** START **

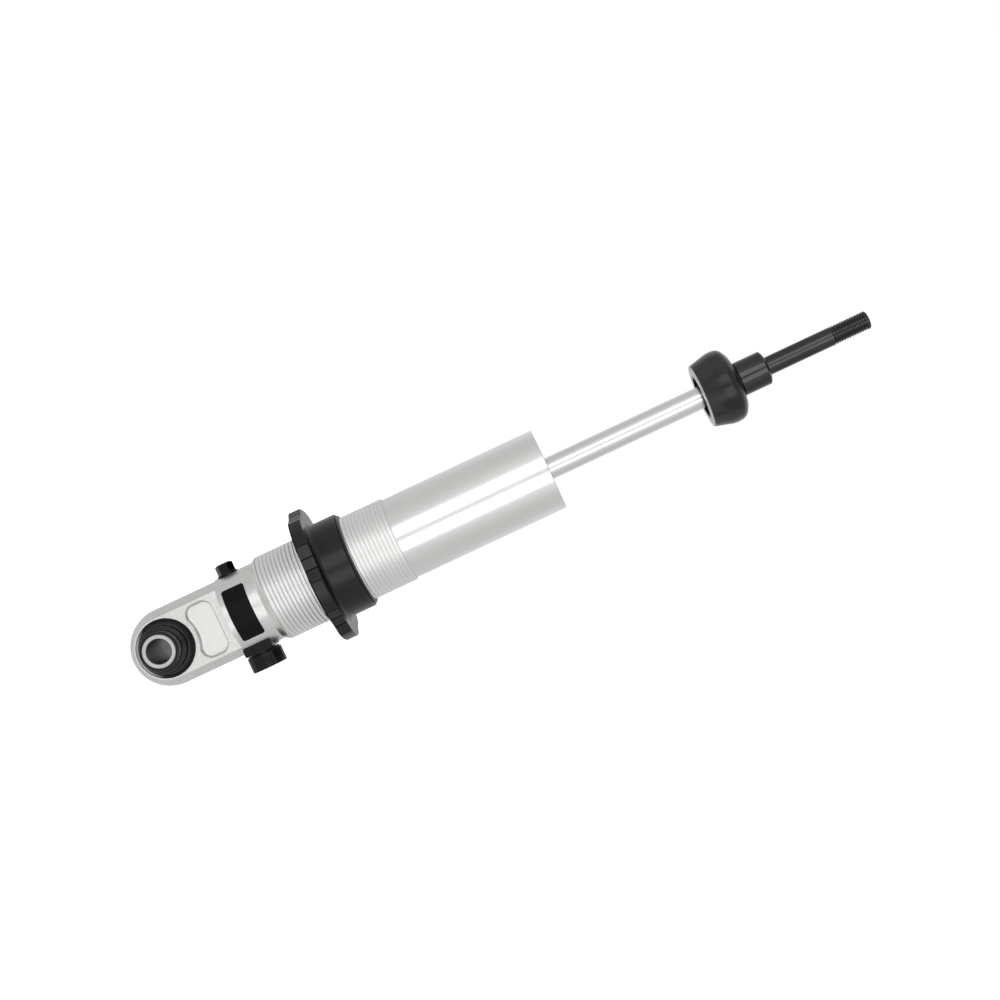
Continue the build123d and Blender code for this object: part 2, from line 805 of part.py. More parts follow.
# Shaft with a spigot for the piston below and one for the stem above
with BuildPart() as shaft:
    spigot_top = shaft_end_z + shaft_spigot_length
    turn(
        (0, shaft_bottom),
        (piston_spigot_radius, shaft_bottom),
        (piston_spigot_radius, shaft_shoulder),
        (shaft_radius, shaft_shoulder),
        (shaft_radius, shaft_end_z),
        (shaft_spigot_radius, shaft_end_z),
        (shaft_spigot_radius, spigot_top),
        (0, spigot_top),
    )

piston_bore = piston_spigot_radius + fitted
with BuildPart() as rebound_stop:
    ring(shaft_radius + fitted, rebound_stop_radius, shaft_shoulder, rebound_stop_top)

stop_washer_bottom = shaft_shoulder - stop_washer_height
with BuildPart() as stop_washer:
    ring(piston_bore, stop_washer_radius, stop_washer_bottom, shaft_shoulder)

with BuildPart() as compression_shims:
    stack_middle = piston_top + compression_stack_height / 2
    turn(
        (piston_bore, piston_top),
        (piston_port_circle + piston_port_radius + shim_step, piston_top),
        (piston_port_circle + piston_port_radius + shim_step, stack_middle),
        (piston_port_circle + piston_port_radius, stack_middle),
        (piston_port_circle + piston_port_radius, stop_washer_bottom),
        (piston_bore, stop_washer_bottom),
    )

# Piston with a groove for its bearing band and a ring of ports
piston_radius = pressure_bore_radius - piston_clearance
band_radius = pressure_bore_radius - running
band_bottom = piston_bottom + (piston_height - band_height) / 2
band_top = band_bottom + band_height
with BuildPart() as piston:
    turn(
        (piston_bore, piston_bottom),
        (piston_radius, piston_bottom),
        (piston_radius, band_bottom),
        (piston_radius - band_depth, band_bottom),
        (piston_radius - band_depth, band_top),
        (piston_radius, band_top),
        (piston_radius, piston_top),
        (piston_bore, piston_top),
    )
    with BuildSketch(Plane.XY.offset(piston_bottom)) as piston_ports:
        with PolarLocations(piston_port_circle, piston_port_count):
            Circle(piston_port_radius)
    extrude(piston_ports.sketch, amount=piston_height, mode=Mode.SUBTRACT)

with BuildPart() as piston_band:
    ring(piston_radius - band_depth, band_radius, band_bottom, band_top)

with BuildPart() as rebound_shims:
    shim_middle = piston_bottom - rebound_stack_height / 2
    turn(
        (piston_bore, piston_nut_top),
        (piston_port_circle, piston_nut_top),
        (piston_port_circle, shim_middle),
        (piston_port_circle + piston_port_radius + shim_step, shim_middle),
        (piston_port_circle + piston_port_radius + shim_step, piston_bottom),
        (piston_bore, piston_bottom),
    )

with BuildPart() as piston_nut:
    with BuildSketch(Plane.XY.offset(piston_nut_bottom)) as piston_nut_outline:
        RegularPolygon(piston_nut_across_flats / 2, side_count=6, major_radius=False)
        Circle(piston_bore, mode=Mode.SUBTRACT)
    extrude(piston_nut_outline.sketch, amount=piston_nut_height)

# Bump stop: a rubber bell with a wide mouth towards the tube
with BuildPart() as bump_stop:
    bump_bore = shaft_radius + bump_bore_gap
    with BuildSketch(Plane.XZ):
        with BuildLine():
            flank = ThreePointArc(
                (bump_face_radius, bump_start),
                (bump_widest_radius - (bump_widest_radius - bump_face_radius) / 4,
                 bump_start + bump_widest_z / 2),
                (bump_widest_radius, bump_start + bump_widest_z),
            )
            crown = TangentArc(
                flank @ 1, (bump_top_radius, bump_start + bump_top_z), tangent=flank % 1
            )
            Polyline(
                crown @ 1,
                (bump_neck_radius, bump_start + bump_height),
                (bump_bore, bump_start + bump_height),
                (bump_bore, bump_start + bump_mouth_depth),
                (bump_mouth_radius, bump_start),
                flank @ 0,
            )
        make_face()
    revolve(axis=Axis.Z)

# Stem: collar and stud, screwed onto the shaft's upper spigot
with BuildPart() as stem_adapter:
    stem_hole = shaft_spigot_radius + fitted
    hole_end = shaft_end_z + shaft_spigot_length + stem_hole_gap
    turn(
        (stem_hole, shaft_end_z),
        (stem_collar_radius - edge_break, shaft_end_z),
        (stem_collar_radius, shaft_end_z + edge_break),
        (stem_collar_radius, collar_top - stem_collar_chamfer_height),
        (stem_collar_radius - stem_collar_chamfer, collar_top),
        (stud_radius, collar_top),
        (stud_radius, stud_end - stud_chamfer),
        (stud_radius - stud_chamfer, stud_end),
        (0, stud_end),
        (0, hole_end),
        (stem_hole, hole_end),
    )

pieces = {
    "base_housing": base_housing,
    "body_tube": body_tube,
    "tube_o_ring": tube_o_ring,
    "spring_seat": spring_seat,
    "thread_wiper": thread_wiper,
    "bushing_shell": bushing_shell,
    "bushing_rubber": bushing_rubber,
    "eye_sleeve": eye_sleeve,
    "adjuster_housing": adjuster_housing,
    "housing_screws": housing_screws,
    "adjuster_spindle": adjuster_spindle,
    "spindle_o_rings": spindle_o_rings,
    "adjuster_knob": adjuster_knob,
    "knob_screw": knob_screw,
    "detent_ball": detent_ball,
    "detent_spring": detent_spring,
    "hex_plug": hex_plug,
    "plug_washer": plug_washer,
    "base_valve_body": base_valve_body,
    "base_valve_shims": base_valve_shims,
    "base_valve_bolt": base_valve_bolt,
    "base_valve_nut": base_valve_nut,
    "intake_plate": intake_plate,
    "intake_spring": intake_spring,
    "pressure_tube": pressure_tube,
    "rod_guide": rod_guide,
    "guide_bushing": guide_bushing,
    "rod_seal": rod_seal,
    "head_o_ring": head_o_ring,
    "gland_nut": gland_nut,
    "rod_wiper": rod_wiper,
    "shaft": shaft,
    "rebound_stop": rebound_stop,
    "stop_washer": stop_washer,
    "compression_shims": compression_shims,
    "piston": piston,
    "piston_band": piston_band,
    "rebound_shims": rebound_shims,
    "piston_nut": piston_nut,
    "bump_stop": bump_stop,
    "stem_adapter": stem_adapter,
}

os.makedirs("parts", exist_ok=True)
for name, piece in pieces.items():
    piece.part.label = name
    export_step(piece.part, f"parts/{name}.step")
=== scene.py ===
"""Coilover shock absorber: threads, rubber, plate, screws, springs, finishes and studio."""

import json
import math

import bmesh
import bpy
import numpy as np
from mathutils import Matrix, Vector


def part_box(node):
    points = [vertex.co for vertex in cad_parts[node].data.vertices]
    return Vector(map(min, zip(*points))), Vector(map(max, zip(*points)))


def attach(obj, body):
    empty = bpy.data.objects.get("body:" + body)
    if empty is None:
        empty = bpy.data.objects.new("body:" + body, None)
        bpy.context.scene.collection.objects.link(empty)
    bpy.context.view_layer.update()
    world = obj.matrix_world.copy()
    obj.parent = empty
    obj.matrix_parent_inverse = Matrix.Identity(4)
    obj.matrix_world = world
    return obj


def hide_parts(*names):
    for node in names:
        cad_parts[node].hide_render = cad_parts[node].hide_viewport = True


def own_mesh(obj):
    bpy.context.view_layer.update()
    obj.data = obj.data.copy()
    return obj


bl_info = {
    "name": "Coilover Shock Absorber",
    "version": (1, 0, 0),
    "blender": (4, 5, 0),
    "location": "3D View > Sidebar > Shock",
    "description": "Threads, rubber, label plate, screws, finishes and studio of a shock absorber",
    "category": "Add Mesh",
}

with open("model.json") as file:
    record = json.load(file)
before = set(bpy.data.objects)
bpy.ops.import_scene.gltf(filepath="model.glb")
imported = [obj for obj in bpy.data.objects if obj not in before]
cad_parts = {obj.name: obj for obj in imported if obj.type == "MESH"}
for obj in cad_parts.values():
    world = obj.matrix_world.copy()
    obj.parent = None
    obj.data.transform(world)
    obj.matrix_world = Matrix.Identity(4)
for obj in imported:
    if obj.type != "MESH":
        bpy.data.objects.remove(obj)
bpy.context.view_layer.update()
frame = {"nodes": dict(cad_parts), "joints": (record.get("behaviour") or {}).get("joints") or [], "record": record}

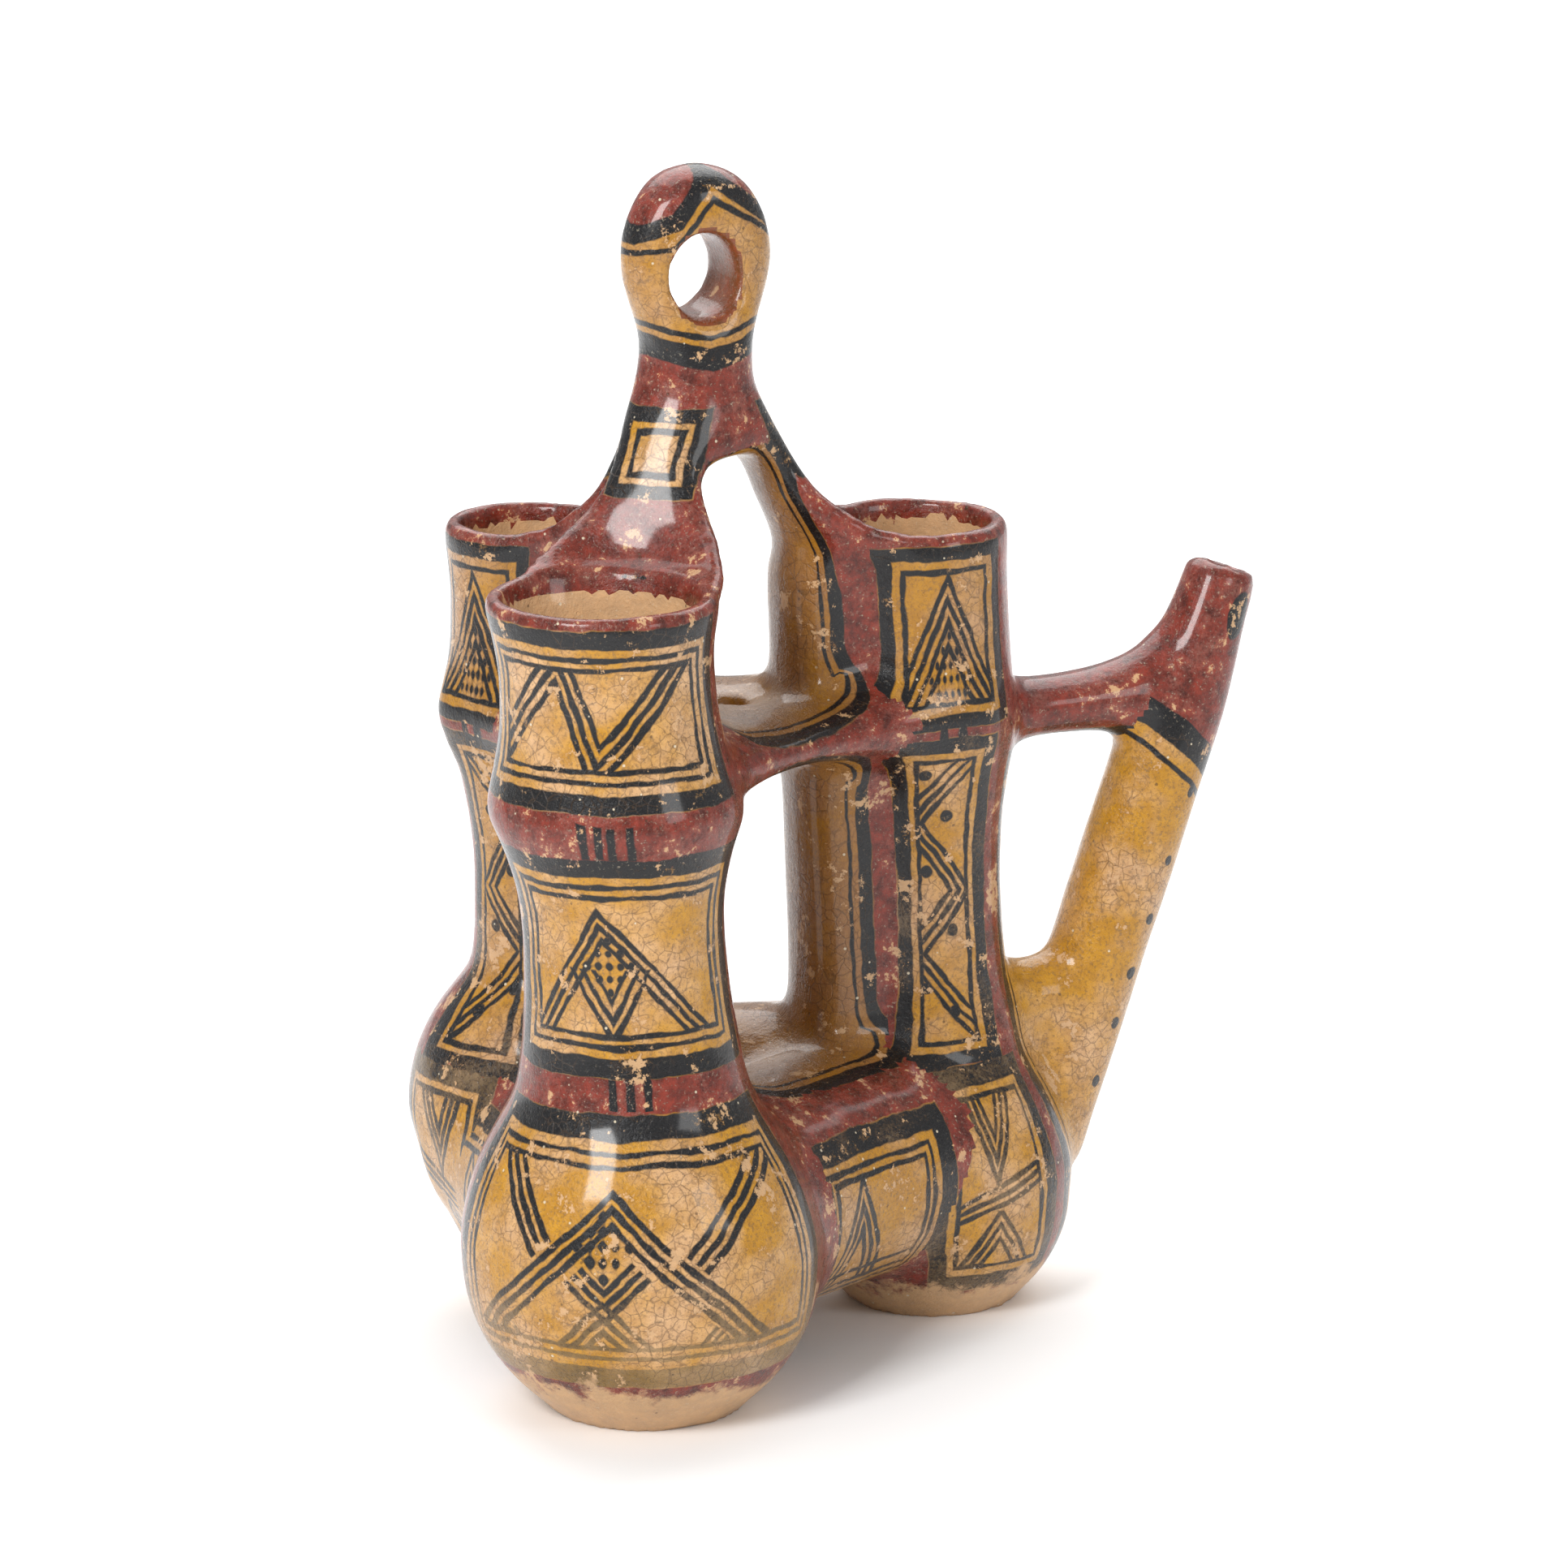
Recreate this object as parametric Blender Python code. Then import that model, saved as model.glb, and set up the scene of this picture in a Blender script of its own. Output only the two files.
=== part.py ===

** END **

**Problem:** Extract the lines from the line with "record = json.load(file)" through the line with "obj.data.transform(world)". Keep both of those lines, copy everything exactly, and add nothing.

**Expected answer:**
    record = json.load(file)
before = set(bpy.data.objects)
bpy.ops.import_scene.gltf(filepath="model.glb")
imported = [obj for obj in bpy.data.objects if obj not in before]
cad_parts = {obj.name: obj for obj in imported if obj.type == "MESH"}
for obj in cad_parts.values():
    world = obj.matrix_world.copy()
    obj.parent = None
    obj.data.transform(world)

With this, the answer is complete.